** BEGIN Information supplied **
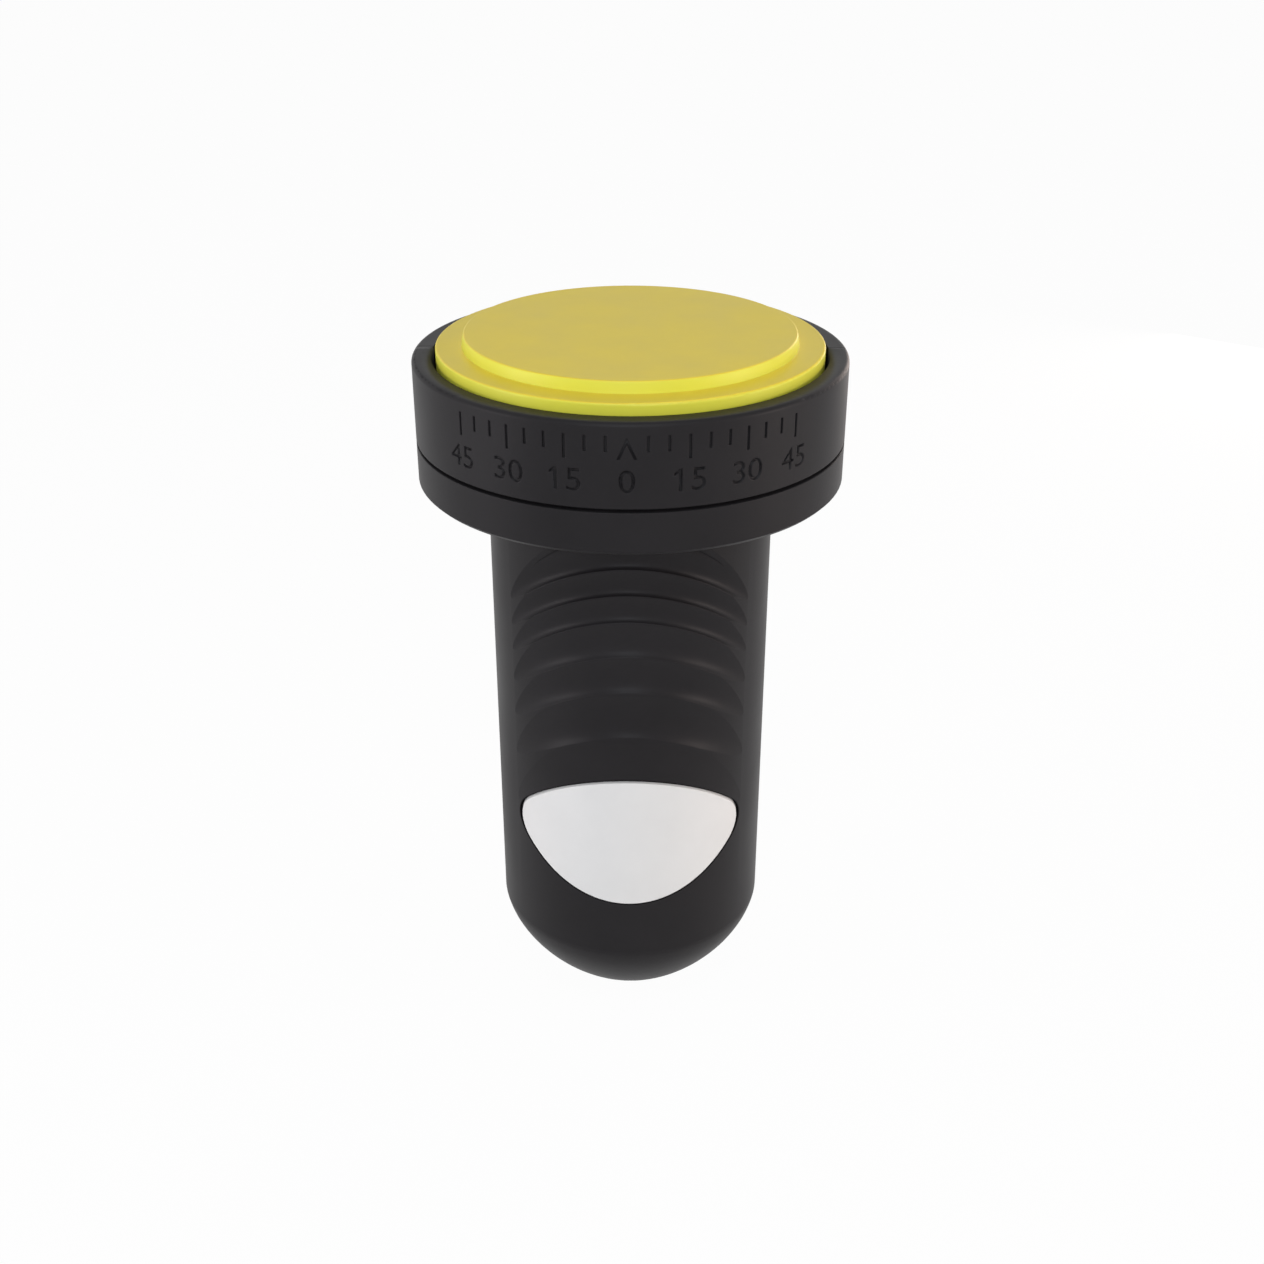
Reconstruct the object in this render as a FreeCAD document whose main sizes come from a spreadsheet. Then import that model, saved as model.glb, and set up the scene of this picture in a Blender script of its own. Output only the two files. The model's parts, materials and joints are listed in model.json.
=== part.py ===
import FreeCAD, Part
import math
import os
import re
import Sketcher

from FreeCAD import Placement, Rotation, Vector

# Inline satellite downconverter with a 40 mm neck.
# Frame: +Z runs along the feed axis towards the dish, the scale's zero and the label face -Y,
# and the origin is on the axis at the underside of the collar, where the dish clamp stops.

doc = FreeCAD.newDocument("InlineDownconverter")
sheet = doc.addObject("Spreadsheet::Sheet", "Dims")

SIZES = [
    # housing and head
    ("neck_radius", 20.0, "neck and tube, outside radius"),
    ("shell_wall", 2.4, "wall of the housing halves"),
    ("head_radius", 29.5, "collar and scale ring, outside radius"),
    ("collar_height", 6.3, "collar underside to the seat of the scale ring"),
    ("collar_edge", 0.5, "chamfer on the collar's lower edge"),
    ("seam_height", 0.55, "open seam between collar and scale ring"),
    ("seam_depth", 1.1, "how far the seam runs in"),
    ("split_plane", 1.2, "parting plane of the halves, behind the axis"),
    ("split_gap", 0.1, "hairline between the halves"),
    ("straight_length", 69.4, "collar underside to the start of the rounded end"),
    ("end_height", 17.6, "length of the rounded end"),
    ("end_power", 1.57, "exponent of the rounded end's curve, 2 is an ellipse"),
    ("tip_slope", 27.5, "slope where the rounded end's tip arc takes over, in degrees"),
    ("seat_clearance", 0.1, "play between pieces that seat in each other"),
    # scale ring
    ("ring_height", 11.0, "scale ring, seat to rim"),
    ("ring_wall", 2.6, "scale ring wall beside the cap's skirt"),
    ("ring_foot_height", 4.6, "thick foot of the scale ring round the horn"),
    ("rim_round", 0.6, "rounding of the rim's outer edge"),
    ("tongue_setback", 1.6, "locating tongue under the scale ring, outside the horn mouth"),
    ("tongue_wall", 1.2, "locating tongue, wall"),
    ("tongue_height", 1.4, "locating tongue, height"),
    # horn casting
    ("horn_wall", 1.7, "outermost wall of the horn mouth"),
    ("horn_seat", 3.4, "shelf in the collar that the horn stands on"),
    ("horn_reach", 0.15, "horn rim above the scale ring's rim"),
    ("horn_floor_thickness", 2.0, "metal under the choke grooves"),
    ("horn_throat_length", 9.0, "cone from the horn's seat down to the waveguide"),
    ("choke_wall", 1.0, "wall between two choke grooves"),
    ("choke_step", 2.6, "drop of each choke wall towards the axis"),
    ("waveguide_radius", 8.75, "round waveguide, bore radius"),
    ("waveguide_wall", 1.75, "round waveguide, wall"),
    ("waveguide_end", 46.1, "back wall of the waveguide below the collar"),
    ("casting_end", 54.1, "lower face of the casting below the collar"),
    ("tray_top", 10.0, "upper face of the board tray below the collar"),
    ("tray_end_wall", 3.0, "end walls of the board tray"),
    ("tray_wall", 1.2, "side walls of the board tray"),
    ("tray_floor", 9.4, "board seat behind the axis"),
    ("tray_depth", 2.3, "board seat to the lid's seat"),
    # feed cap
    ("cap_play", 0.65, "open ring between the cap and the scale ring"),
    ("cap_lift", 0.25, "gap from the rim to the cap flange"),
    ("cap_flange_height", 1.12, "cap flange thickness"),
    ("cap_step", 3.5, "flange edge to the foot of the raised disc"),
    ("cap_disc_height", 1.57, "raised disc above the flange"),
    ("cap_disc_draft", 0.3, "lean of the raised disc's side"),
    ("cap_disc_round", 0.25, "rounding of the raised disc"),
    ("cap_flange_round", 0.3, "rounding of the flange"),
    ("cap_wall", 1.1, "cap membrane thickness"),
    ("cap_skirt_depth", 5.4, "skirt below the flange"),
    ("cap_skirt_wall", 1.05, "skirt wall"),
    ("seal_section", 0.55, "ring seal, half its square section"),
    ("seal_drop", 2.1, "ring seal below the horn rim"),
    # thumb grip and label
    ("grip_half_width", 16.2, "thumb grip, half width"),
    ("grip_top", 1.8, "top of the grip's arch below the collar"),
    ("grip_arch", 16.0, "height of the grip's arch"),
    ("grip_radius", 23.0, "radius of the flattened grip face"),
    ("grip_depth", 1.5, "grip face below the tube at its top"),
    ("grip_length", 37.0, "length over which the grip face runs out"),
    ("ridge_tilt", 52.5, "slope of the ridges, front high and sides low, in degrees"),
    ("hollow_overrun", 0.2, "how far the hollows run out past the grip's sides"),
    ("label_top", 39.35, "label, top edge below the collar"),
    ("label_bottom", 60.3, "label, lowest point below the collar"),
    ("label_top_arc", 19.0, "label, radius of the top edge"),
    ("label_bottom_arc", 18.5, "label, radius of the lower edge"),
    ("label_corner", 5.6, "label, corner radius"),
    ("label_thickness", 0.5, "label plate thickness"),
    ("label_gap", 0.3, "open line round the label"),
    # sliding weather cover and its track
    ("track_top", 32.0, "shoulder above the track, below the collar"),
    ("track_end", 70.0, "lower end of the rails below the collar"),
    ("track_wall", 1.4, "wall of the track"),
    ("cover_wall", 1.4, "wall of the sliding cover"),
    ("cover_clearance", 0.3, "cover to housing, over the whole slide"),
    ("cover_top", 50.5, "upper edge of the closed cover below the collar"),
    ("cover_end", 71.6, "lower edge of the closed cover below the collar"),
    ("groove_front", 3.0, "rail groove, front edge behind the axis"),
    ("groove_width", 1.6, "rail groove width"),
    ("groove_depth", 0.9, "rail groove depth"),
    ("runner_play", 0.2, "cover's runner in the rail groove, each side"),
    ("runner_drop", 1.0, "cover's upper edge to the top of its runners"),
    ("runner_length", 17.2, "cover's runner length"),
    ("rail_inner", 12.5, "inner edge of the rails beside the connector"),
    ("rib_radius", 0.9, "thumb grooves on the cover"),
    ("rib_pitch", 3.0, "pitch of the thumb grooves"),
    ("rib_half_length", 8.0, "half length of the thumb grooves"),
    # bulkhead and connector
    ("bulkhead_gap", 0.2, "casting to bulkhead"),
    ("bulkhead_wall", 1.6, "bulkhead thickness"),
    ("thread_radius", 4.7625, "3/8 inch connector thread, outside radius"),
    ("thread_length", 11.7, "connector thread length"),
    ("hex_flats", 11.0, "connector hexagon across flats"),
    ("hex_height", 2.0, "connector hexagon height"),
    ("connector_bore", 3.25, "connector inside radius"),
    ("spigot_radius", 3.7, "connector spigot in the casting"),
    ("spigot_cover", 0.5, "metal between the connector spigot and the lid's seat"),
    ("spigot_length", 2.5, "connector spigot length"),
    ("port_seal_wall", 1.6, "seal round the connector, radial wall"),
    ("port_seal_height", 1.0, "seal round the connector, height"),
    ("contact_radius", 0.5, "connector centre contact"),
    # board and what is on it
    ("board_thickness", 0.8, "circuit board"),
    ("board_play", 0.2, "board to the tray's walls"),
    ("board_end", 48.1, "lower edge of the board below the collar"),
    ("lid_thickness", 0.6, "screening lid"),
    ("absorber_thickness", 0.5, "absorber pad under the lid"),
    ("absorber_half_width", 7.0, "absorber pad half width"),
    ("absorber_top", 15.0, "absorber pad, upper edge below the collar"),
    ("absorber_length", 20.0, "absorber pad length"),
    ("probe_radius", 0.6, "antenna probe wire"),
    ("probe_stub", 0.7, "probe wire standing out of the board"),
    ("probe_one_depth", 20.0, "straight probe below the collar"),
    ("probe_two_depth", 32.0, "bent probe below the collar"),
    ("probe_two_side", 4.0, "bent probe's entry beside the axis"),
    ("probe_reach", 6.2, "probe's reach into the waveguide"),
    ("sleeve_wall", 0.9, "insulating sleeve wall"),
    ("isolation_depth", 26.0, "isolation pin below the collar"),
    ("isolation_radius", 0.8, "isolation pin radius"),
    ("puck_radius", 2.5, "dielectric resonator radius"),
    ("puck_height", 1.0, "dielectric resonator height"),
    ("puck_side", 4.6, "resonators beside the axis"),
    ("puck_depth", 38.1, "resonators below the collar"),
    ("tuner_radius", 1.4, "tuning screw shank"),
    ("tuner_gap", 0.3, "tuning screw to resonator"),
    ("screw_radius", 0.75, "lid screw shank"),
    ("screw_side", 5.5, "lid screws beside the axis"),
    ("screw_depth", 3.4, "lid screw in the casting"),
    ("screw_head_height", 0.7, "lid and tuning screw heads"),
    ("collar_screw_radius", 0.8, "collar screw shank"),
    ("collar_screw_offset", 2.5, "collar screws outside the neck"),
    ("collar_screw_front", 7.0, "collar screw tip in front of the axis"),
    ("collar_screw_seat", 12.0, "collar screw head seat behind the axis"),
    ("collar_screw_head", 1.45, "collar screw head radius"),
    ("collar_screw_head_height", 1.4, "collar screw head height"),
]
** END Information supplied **
** BEGIN Information supplied **
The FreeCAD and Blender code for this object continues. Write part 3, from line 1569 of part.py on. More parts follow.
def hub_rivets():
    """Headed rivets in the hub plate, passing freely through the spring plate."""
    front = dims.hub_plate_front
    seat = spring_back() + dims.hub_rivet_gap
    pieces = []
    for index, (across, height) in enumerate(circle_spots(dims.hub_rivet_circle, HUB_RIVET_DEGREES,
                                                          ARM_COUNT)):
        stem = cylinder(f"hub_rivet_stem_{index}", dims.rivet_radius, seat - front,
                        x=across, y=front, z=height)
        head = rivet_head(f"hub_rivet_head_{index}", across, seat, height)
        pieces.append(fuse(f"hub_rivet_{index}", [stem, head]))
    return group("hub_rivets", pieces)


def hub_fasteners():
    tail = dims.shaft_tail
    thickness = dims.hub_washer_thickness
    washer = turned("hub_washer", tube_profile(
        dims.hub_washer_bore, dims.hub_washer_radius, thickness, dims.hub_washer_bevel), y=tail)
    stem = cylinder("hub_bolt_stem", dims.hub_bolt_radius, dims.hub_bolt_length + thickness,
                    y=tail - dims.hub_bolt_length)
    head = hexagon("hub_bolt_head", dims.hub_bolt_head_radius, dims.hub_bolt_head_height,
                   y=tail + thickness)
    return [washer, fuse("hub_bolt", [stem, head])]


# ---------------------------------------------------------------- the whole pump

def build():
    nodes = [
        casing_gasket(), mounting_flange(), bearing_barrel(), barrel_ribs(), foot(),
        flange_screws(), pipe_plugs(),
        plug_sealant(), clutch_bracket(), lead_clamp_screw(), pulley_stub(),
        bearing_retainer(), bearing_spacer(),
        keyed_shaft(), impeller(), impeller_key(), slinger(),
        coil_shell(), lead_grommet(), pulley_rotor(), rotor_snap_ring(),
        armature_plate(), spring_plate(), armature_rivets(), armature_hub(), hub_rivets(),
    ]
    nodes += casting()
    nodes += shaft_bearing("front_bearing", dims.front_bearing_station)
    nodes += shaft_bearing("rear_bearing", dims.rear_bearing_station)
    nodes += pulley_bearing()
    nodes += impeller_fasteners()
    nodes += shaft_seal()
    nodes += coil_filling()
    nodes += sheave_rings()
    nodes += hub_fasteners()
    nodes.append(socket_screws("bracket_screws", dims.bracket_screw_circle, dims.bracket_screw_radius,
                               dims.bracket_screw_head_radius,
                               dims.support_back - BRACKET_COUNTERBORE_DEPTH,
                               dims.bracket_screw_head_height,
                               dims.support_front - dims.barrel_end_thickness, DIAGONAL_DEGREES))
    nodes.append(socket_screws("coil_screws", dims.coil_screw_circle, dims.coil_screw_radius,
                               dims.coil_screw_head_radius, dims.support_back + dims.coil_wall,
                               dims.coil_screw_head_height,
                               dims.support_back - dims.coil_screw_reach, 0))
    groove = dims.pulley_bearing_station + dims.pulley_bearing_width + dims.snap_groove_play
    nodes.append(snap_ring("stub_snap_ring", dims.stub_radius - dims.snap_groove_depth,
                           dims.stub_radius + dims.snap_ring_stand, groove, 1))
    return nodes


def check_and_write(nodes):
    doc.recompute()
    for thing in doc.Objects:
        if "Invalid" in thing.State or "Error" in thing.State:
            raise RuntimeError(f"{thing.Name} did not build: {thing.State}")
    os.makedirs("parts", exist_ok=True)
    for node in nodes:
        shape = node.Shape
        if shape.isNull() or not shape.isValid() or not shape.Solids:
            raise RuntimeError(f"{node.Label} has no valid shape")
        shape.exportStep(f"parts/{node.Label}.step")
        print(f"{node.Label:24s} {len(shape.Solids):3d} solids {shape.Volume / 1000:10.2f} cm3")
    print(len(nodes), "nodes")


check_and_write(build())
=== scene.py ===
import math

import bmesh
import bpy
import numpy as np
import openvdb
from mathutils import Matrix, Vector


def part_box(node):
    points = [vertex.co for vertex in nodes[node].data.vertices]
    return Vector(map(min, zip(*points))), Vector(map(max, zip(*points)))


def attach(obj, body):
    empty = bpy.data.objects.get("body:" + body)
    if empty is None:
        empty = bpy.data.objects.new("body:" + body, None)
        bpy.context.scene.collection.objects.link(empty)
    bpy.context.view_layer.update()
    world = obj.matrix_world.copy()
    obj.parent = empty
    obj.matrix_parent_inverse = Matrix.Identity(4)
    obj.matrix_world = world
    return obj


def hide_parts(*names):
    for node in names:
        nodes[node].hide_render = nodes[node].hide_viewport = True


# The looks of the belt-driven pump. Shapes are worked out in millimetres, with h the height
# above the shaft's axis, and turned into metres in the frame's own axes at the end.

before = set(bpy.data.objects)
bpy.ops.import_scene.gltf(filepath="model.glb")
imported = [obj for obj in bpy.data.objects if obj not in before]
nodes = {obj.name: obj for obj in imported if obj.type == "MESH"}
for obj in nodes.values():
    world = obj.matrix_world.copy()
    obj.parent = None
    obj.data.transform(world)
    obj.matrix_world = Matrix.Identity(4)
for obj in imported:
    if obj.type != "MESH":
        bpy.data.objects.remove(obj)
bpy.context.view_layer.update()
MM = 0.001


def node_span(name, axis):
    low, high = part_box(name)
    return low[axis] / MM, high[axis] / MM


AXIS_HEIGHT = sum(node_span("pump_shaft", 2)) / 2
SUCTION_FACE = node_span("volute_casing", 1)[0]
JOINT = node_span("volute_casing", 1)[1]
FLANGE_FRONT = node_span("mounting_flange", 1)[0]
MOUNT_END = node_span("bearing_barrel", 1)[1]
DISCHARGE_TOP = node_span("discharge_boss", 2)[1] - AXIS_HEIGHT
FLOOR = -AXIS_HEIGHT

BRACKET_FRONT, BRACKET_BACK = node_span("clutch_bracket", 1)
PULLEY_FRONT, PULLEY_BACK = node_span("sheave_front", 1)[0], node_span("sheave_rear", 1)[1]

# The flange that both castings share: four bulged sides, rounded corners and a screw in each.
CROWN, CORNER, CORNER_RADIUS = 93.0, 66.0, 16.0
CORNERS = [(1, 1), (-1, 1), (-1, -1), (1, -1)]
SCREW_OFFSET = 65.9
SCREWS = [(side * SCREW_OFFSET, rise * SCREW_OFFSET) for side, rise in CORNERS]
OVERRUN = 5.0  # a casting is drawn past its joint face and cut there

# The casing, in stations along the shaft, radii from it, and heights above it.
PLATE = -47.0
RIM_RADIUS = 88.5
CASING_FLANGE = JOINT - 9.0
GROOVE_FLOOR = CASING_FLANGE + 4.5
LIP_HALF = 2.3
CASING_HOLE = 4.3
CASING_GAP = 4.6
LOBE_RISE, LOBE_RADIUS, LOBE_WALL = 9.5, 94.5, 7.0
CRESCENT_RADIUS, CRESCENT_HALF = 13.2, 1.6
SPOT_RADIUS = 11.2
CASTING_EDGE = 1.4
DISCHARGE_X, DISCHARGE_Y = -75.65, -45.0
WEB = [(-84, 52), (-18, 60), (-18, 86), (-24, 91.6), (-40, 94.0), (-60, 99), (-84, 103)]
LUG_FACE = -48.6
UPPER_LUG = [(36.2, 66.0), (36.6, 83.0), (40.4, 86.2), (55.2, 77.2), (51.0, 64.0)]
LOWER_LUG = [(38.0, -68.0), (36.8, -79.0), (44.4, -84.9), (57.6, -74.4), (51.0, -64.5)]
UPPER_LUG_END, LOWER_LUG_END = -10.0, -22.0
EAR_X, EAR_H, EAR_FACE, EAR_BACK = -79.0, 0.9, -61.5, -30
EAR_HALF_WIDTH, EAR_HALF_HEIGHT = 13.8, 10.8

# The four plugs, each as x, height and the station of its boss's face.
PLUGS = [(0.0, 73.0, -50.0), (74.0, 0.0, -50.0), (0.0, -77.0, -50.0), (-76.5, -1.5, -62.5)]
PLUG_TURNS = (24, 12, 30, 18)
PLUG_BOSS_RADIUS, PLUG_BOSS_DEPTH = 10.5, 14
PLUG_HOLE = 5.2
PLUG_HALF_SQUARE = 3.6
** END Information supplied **
Stated problem
Only the lines from the one with "Reconstruct the object" up to the one with "# and the origin" should be repeated, both included, exactly as they appear.

Answer below
Reconstruct the object in this render as a FreeCAD document whose main sizes come from a spreadsheet. Then import that model, saved as model.glb, and set up the scene of this picture in a Blender script of its own. Output only the two files. The model's parts, materials and joints are listed in model.json.
=== part.py ===
import FreeCAD, Part
import math
import os
import re
import Sketcher

from FreeCAD import Placement, Rotation, Vector

# Inline satellite downconverter with a 40 mm neck.
# Frame: +Z runs along the feed axis towards the dish, the scale's zero and the label face -Y,
# and the origin is on the axis at the underside of the collar, where the dish clamp stops.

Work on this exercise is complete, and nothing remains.